Despite the dismissal of a case accusing US officials of complicity in ‘genocide’ in Gaza, advocates say ruling is a victory.

A United States federal court has dismissed a case accusing President Joe Biden and other senior US officials of being complicit in Israel’s alleged genocide in Gaza.

Still, the court’s decision (PDF) urged Biden and his colleagues to examine “the results of their unflagging support” for Israel, including its human rights implications.

US District Court Judge Jeffrey White dismissed the case on procedural grounds late on Wednesday, citing the division of powers under the US Constitution. He said in his decision that “disputes over foreign policy are considered nonjusticiable political questions” and fall outside his jurisdiction.

“There are rare cases in which the preferred outcome is inaccessible to the Court. This is one of those cases. The Court is bound by precedent and the division of our coordinate branches of government to abstain from exercising jurisdiction in this matter,” he wrote.

But White added that, as the International Court of Justice (ICJ) said in a provisional ruling last month, “it is plausible that Israel’s conduct amounts to genocide.”

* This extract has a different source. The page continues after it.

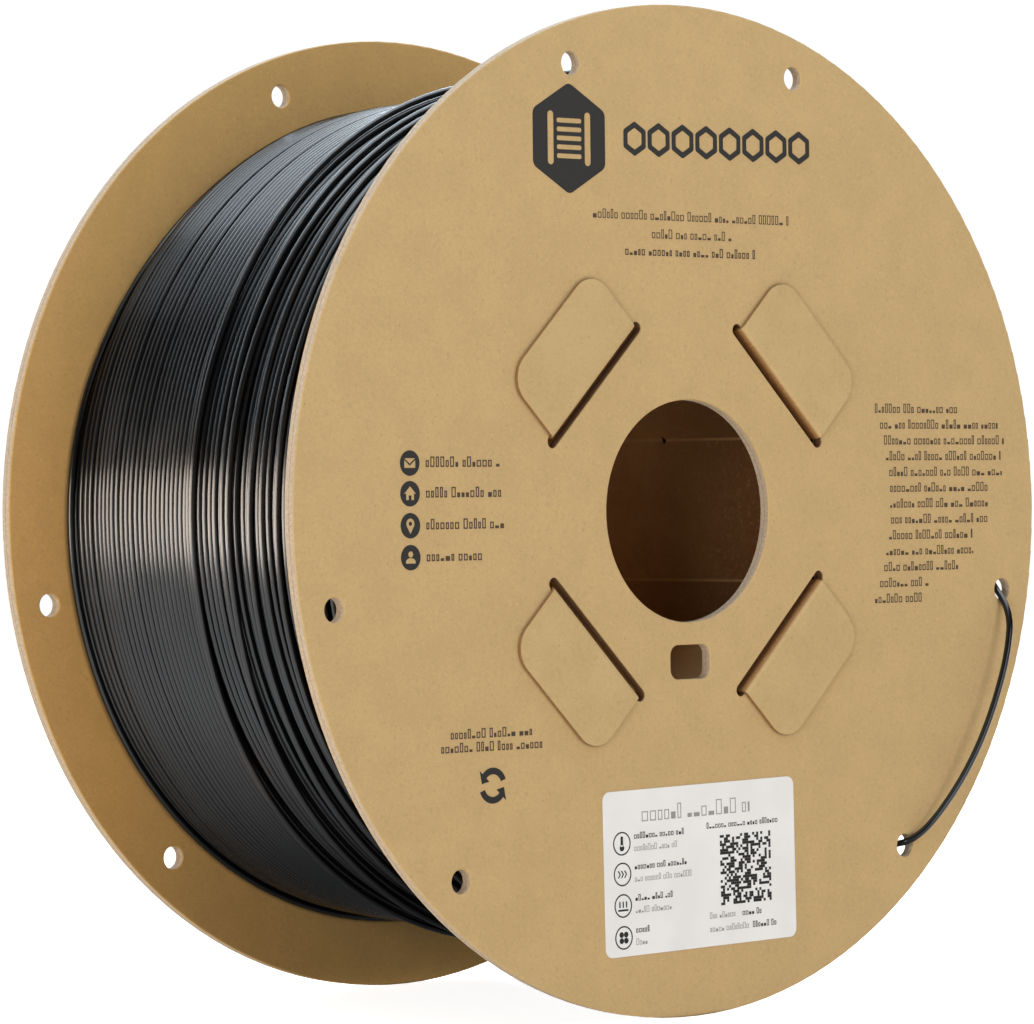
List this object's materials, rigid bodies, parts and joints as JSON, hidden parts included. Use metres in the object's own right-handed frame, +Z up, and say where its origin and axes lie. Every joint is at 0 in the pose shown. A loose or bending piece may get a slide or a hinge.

“This Court implores Defendants to examine the results of their unflagging support of the military siege against the Palestinians in Gaza.”

The lawsuit came as the Biden administration has faced mounting pressure to end the US’s unwavering support for Israel amid its war on Gaza, which has killed more than 27,000 Palestinians since early October.

Filed late last year by human rights groups and individual Palestinians affected by the war, the complaint accused Biden, Secretary of State Antony Blinken and Secretary of Defense Lloyd Austin of failing to fulfil their responsibilities under international and domestic law to prevent genocide.

The US, which provides Israel with billions of dollars in military aid annually, was obligated to “exercise its clear and considerable influence on Israel”, the lawsuit argued.

It also pointed to “dehumanising” remarks by senior Israeli officials, including Defence Minister Yoav Gallant, to illustrate an intent to pursue the “erasure and destruction of Palestinians”.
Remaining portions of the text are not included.